不夸张的讲,彼时我还是一个坚定的唯物主义无神论者,当然,现在我也不是迷信的那种。但是我相信万物皆有灵,有些事情,不能因为不相信而不心存敬畏。
上周,我还跟一个微信家装群认识的女性朋友吃了一顿烧烤,她就是属于从小到大深受其扰,最后不得不选择了“出马”。
七年前刚认识她的时候,跟我讲过很多发生在她身上匪夷所思的事情,当时的她还是明明不信却不得不恐惧的面对,直到前年她终于顺从命运的安排,也最终收获了难得的宁静。
又说的远了,本来只是想说说我这个中医朋友的,后面他还会出场,这里只是先做一个“胶带”。
第二次在网上聊完过后,出了网吧,我就到学校附近超市买了信封和邮票,彼时因为手机没有大规模普及,主要还是靠公共电话亭和IC电话卡为主,而且多数学生因为刚刚步入大学校门,也喜欢跟异地的高中同学进行书信往来,所以不是很难买,但是现在,我相信应该是很难了吧。

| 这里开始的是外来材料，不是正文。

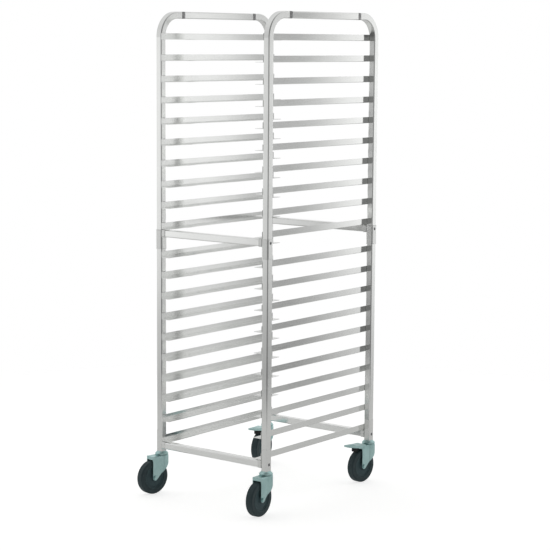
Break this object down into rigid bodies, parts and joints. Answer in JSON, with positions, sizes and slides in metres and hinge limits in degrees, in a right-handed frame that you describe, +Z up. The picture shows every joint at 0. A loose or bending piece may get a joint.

那时,只要在大学周围,但凡有一个电话亭,深夜时分,你会发现,指定会有一个年轻人,风雨无阻的站在那里煲着电话。有人笑着,也有人哭着。
下午上完课,晚自习我开始认认真真的开始写下第一封信。
说真的,大体内容真的已经忘得一干二净,只是依稀记得,我在信里很正式的介绍起自己,包括姓名,年龄,血型,星座,身高和体重什么的,有点像求职时候填的那种表格。
中间的内容是真的记不清了,只记得临结尾的时候,酸了吧唧的写了几句诗,含蓄的表达了自己对这份感情的憧憬。
和女同学借的胶水,把邮票和信封板板正正的黏上后,就回到了寝室了。
邮局离南院不远,出了大门,沿着马路一直走大概两站地就到了。第二天早上上课前,我就先顺路把信寄了出去,按照两个城市的距离计算,我估计最晚第五天她怎么也能收到,可以保证在我们第三次“约会”前,她就能看完。
中午下课,帅哥约我去吃饭,就在我们宿舍楼对面的老小区里,是一家回民小饭馆。对了,帅哥是回族,上文忘了说。
不知道现在的高校,还会不会经常举办赛歌会什么的,我们那会,各种社团应该没有现在的学生们“时髦”,除了唱歌也就只有唱歌了。
和帅哥七扭八拐的找到这家小店,发现墙上赫然贴着好几个赞助我校歌唱赛的奖状,当时我在想,拉赞助的同学,你是多喜欢可一只羊薅羊毛啊?